The Brussels Beer Weekend is more familiar as a typical beer festival (in as much as anything the Belgians do can be deemed familiar or typical). Brussels’ beautiful Grand Place is filled with stalls from different brewers, each promoting their latest brews. On the first day of the festival there’s a thanksgiving service in the cathedral, during which a cask of beer is blessed. Then, in a majestic hall on the Grand Place, the latest Knights of the Mash Staff – an honour bestowed only on the greatest exponents and allies of the Belgian brewing tradition – are given solemn investiture in a ceremony replete with robes, floppy hats and incantations, that lasts without pause for seventeen days. Or seems to. 

As I sat, trapped, observing this ceremony with a sense of panicky, frustrated boredom, I kept my brain alive by trying to imagine what the equivalent to this festival would be in Britain – a country that likes to think of itself as at least Belgium’s equal in brewing. Translated, a similar event would involve a service eulogising beer in Westminster Cathedral, followed by the whole of Trafalgar Square being cordoned off for a three-day, open air beer festival. This would never, ever happen. And that provides you with the most emphatic illustration possible of Belgium’s genuine passion for beer, and the importance they afford it both culturally and economically. 

But this September I’m missing both Oktoberfest and the Brussels Beer Weekend, and going to the Great American Beer Festival in Denver, Colorado, instead. This is similar to the Great British Beer Festival, in that it takes place in a vast hangar, has hundreds upon hundreds of beers to choose from, and is characterized by the firm resolve of professional drinkers becoming increasingly wobbly as they attempt to try as many different beers as they can. 

But GABF is different from GBBF in that it doesn’t draw subjective lines as to what beers are allowed in.
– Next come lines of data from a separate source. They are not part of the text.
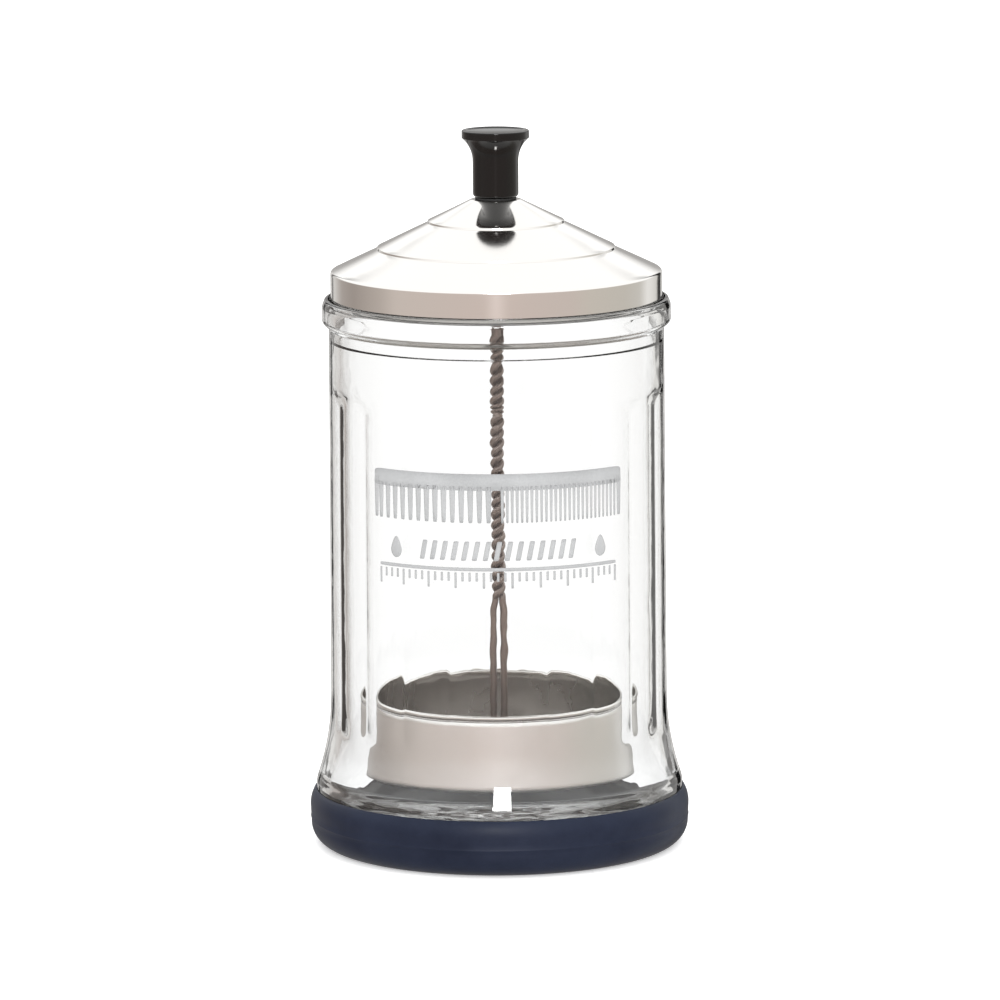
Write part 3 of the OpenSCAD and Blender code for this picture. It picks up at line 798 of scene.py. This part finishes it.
class JAR_OT_knob(bpy.types.Operator):
    """Moulds the black knob: a straight stem, a flared rim and a dished top"""

    bl_idname = "disinfectant_jar.knob"
    bl_label = "Knob"

    def execute(self, context):
        stem, rim, top = 6.65, 9.8, KNOB_TOP
        hole, hole_top = 4.03, KNOB_FOOT + 11.03
        rise, swell = 6.6, 2.95
        sweep = (rise ** 2 + swell ** 2) / (2 * swell)
        flare_z = top - 9.0
        reach = math.degrees(math.asin(rise / sweep))
        low = rounded([(0, hole_top, 0), (hole, hole_top, 0.2), (hole, KNOB_FOOT, 0.25),
                       (stem, KNOB_FOOT, 1.15), (stem, flare_z, 0)], 8)
        flare = arc(stem + sweep, flare_z, sweep, 180, 180 - reach, 20)
        head = rounded([
            (9.6, top - 2.4, 0), (rim, top - 2.25, 0.15), (rim, top, 0.35), (rim - 0.75, top, 0.22),
            (rim - 1.3, top - 0.32, 0.6)], 7)
        dish_r = rim - 1.45
        x = np.linspace(dish_r, 0, 16)
        dish = np.column_stack([x, top - 0.9 + 0.5 * (x / dish_r) ** 2.4])
        profile = dense(np.concatenate([low, flare, head, dish]), 0.9)
        obj = turned("knob_body", profile, [phenolic(context.scene.jar_looks)], 160)
        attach(obj, "knob_and_bolt")
        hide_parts("knob")
        return {"FINISHED"}


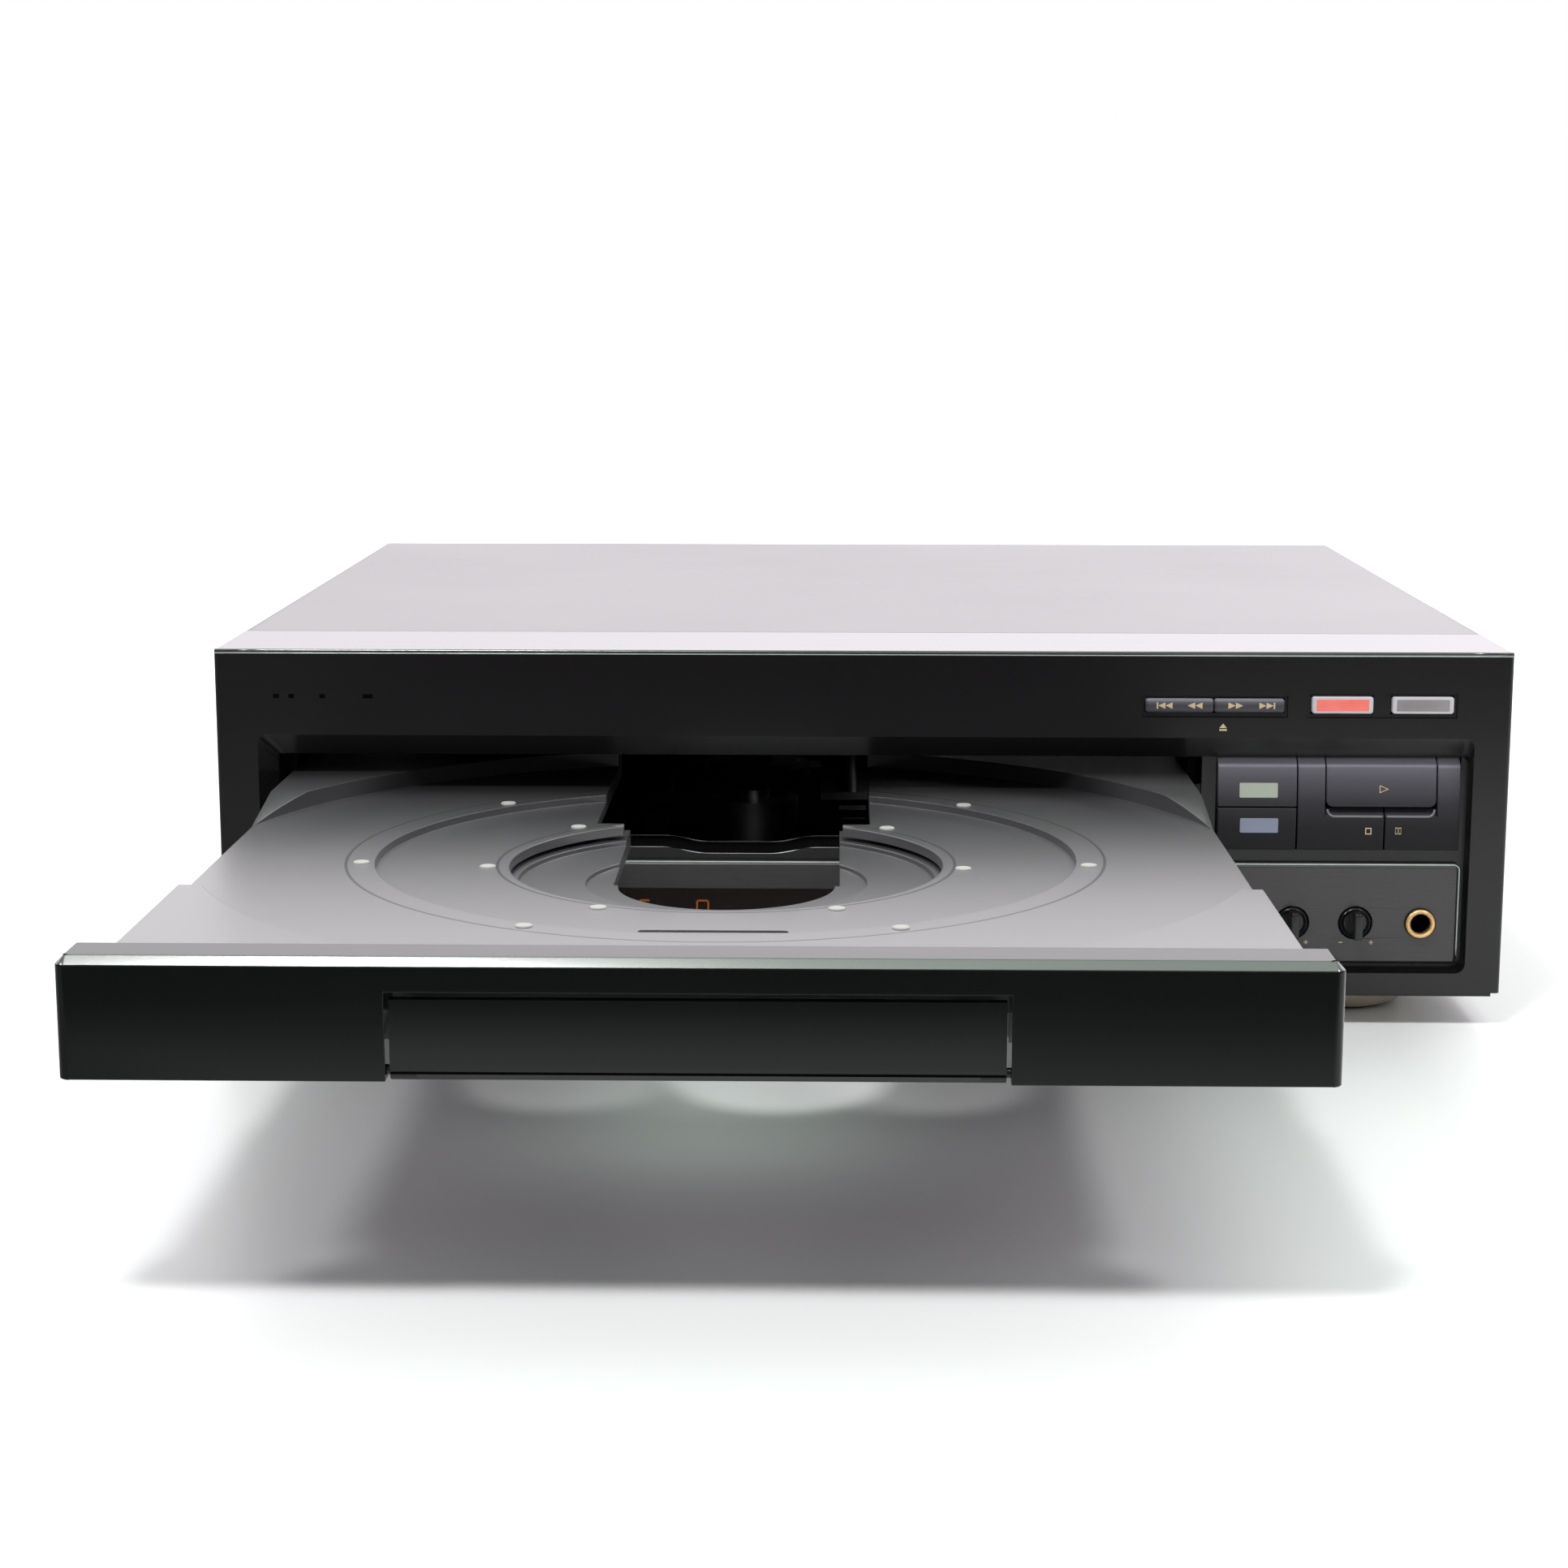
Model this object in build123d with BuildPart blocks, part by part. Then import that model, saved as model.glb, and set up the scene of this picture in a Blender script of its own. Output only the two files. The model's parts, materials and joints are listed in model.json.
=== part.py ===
from build123d import *
import math
import os

# A laserdisc player, full component width, with its large disc tray run out.
# Millimetres. X runs right as seen from the front, Y to the back, Z up from the floor.
# X = 0 is the middle of the body and Y = 0 is half way along the whole open length.

os.makedirs("parts", exist_ok=True)

# ---- driving dimensions ----
width = 420.0              # front panel, side to side
panel_top = 124.2          # top deck of the front panel above the floor
panel_bottom = 11.6
deck_depth = 47.0          # the panel's top deck, front to back
cover_top = 125.0
cover_rear = 348.5         # face of the front panel to the rear edge of the cover
jack_proud = 6.5           # phono jacks past the cover's rear edge
sheet = 1.2                # steel sheet
foot_height = 10.5

tray_travel = 272.0        # stroke of the large tray
tray_x = -39.9             # middle of the tray, left of the body's middle
door_set_back = 3.0        # the shut tray door and the keys sit this far behind the face
door_half = 150.2
door_z = (58.56, 88.4)
door_depth = 14.0
disc_behind_door = 171.2   # tray door's face to the middle of the disc
tray_plane = 77.7          # surface that a 300 mm disc lies over
plate_half = 146.7

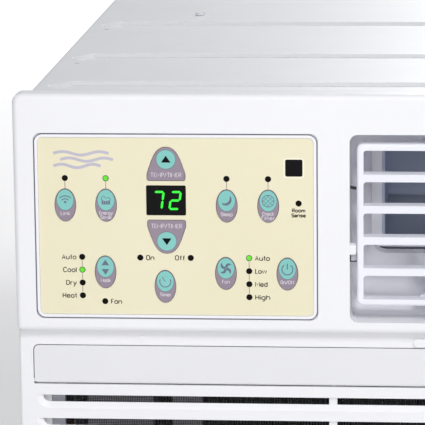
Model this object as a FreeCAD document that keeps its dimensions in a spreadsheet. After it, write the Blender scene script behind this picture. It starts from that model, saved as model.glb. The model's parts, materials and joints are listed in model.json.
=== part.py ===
"""Window air conditioner: a heat/cool room unit as an assembly of separate pieces.

Frame: X runs left to right as the user faces the unit, Y runs from the room side (front,
-Y) to the outdoor side (+Y), Z is up.  The origin is the centre of the footprint on the
surface that the unit stands on.  All sizes are millimetres.
"""
import FreeCAD, Part
import math
import os
import Sketcher

from FreeCAD import Placement, Rotation, Vector

SIZES = {
    # overall
    "unit_width": 616, "unit_depth": 576, "unit_height": 382,
    "seat_gap": 0.2, "clear_gap": 0.4, "bearing_gap": 0.06,
    # front panel
    "panel_wall": 2.5, "panel_depth": 16, "panel_floor": 2, "panel_corner": 7,
    "panel_edge": 4, "upper_height": 174, "step_depth": 10,
    "rim_plate": 2, "skirt_wall": 2, "skirt_depth": 20, "skirt_gap": 0.5,
    # intake slots
    "slot_drop": 8.8, "slot_pitch": 17.7, "slot_opening": 5.6, "slot_lip": 4.6,
    "slot_lip_depth": 2, "slot_inset": 17, "slot_corner": 4.5, "divider_offset": 78.5,
    "divider_width": 5.8, "divider_depth": 5, "slot_floor": 20,
    # filter door and filter
    "door_drop": 13.2, "door_height": 28.5, "door_inset": 11, "door_gap": 0.7,
    "door_thickness": 4, "door_corner": 3.5, "door_hole_corner": 1.2,
    "door_pin_radius": 1.5, "door_pin_length": 3.5,
    "door_boss": 5, "catch_width": 40, "catch_height": 6, "catch_proud": 2, "pip_offset": 217,
    "pip_size": 4, "pip_above_door": 6,
    "filter_thickness": 7, "filter_behind": 8.2, "filter_inset": 20, "filter_bottom": 8,
    "filter_drop": 18, "filter_border": 12, "filter_mesh_thickness": 0.8,
    "filter_rib": 3,
    # outlet and louvres
    "outlet_left": 242, "outlet_right": 16, "outlet_top": 28.7, "outlet_height": 137.1,
    "outlet_corner": 6, "outlet_depth": 26, "louver_gap": 5, "louver_top_gap": 7.1,
    "louver_bottom_gap": 11.9, "louver_setback": 3, "louver_depth": 12, "louver_border": 4.8,
    "louver_bar": 5.5, "louver_bars": 4, "louver_corner": 4.5, "mullion_width": 3,
    "louver_edge": 2, "louver_window_top": 2.2, "louver_window_low": 0.4,
    "pivot_height": 53.2, "pivot_radius": 3.5, "pivot_reach": 2.2,
    "vane_pitch": 31, "vane_thickness": 1.6, "vane_front": 6, "vane_back": 16,
    "vane_setback": 8, "vane_pin_radius": 1.5, "link_radius": 12, "link_pin_radius": 1.3,
    "link_width": 7, "link_thickness": 2.2, "ledge_depth": 13, "ledge_height": 5,
    "vane_end_gap": 1.5, "link_slot_slack": 0.35, "link_slot_travel": 2.4,
    # control panel
    "control_left": 15.5, "control_width": 203.4, "control_top": 28.8, "control_height": 135.2,
    "control_corner": 5, "control_gap": 0.5, "control_rim": 2.5, "film_recess": 0.6,
    "film_thickness": 0.5, "control_plate": 3.6, "control_flange": 3.5, "flange_thickness": 2,
    "oval_width": 15, "oval_height": 23.6, "button_proud": 0.45, "button_gap": 0.35,
    "button_travel": 0.8, "stem_radius": 3, "dome_width": 27.3, "dome_height": 24.2,
    "dome_lead": 4.7, "dome_corner": 1.5, "dome_inset": 15.3, "column_across": 95.1,
    "window_width": 28.3, "window_height": 21.6, "window_up": 86.9, "window_sink": 0.1,
    "window_thickness": 1.6, "digit_height": 14, "digit_width": 8.2, "digit_stroke": 1.6,
    "digit_proud": 0.15, "digit_break": 0.12, "digit_slant": 8, "digit_gap": 4.1,
    "receiver_size": 12, "lens_radius": 2.15, "lens_sink": 0.05,
    "board_gap": 9.5, "board_thickness": 1.6, "board_inset": 6, "switch_size": 6,
    "switch_height": 4, "pillar_radius": 3,
    # discharge duct
    "duct_wall": 2, "duct_floor_flat": 6, "throat_inset": 13, "throat_floor": 37.5,
    "throat_ceiling": 16, "mouth_inset": 22.5, "throat_start": 66, "throat_end": 80,
    # cabinet
    "cabinet_inset": 10, "cabinet_drop": 1.5, "cabinet_sheet": 1, "rear_flange": 14,
    "trough_depth": 2.5, "trough_draft": 1.6, "trough_margin": 9.5, "trough_cut": 14,
    "trough_far_front": 68, "trough_far_middle": 210, "trough_far_rear": 395,
    "trough_width_front": 42, "trough_width_middle": 49, "trough_width_rear": 45,
    "vent_rows": 13, "vent_pitch": 15, "vent_length": 84, "vent_height": 5, "vent_hood": 3.5,
    "vent_low": 90, "vent_first": 352, "vent_second": 452, "sill_hole_radius": 2.5,
    "sill_hole_up": 14, "sill_hole_front": 60, "sill_hole_spacing": 300,
    # base pan and partitions
    "pan_gap": 0.4, "pan_wall": 1.5, "pan_height": 22, "pan_front": 38, "pan_rear": 2,
    "drain_radius": 7, "drain_side": 250, "drain_front": 520,
    "bulkhead_at": 196, "bulkhead_sheet": 1.5, "bulkhead_margin": 3,
    # air side
    "shaft_across": 60, "shaft_lower": 23, "shaft_radius": 4, "shaft_front": 92,
    "shaft_back": 470, "wheel_radius": 84, "wheel_inner": 68, "wheel_front": 96,
    "wheel_back": 178, "wheel_blades": 30, "wheel_blade": 1.6, "wheel_disc": 2.5,
    "hub_radius": 14, "scroll_front": 88, "scroll_radius": 100, "scroll_wall": 2.5,
    "orifice_radius": 74,
    "motor_radius": 58, "motor_front": 226, "motor_length": 84, "motor_boss_radius": 20,
    "motor_boss": 10, "bracket_sheet": 2.5, "bracket_width": 130,
    "fan_room": 37, "fan_ring": 5, "fan_ring_depth": 14, "fan_front": 440,
    "fan_depth": 26, "fan_blades": 5, "fan_pitch": 28, "fan_blade": 2.2,
    "fan_hub_radius": 24, "shroud_front": 436, "shroud_sheet": 1.6,
    "shroud_gap": 7, "shroud_ring_depth": 30,
    # coils
    "evap_front": 36, "evap_depth": 34, "evap_side": 36, "evap_bottom": 27,
    "evap_drop": 8, "bend_radius": 12.5, "bend_tube": 4.75,
    "cond_front": 500, "cond_depth": 40, "cond_side": 40, "cond_bottom": 24,
    "cond_drop": 16, "tray_wall": 2, "tray_height": 17,
    "guard_wire": 2, "guard_pitch_wide": 24, "guard_pitch_tall": 26,
    # refrigerant side
    "comp_side": 103, "comp_back": 356, "comp_radius": 60, "comp_bottom": 30,
    "comp_height": 205, "comp_dome": 26, "foot_reach": 78, "foot_radius": 11,
    "foot_sheet": 3, "grommet_radius": 12, "stud_radius": 3.5,
    "accum_radius": 20, "accum_bottom": 70, "accum_height": 120, "accum_gap": 14,
    "pipe_radius": 4.75, "pipe_bend": 22, "capillary_radius": 1.6,
    # electrics
    "box_sheet": 1, "box_lift": 4, "box_drop": 10,
    "capacitor_radius": 22, "capacitor_height": 84, "heater_radius": 3.2,
    "heater_rows": 3, "heater_pitch": 30, "heater_half_width": 90,
    "gland_radius": 9, "gland_bore": 4.2, "gland_flange": 13, "gland_length": 14,
    "gland_up": 60, "gland_behind": 80,
    # fasteners
    "screw_radius": 2, "screw_head": 4, "screw_head_height": 2, "screw_length": 8,
    "top_screw_across": -211, "top_screw_back": 436, "side_screw_up": 200,
}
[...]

Whereas GBBF is limited to British cask ale, a range of quality beers from other countries that we might loosely term ‘craft beer’ – oh, and cider – when you enter GABF the first stands you see are Budweiser, Coors and Miller, the big, industrial brands that craft beer drinkers love to hate. 

I love that these brands are there. Their sponsorship and investment makes the event viable. And there is no value judgement on what constitutes ‘beer’. They pull people in who get bored of the promo girls (eventually) and start to explore more esoteric beers a little further down the aisles. And something of the craft beer vibe rubs off on the big corporates too – last time I was there some of the craft beers brewed by Anheuser Bush in St Louis were starting to win awards. 

I’m sure it’s an uneasy alliance, and that there are many drinkers unhappy that the purity of their festival is sullied by the corporates, but for me GABF is the most honest beer festival I’ve been to, and the most optimistic. For such a sociable drink, the beer world is riven with internal conflicts and imagined enemies. This is a festival that says, ‘Hey, you might have your prejudices one way or the other, but it’s all beer. And what we have in common is stronger than what divides us.’ 

We should have more beer festivals, on more varied templates. Something that combines the sheer festivity of Oktoberfest, the national reverence of Brussels Beer Weekend and the open progressiveness of GABF would be a fine event indeed. Every beer drinking country should have one.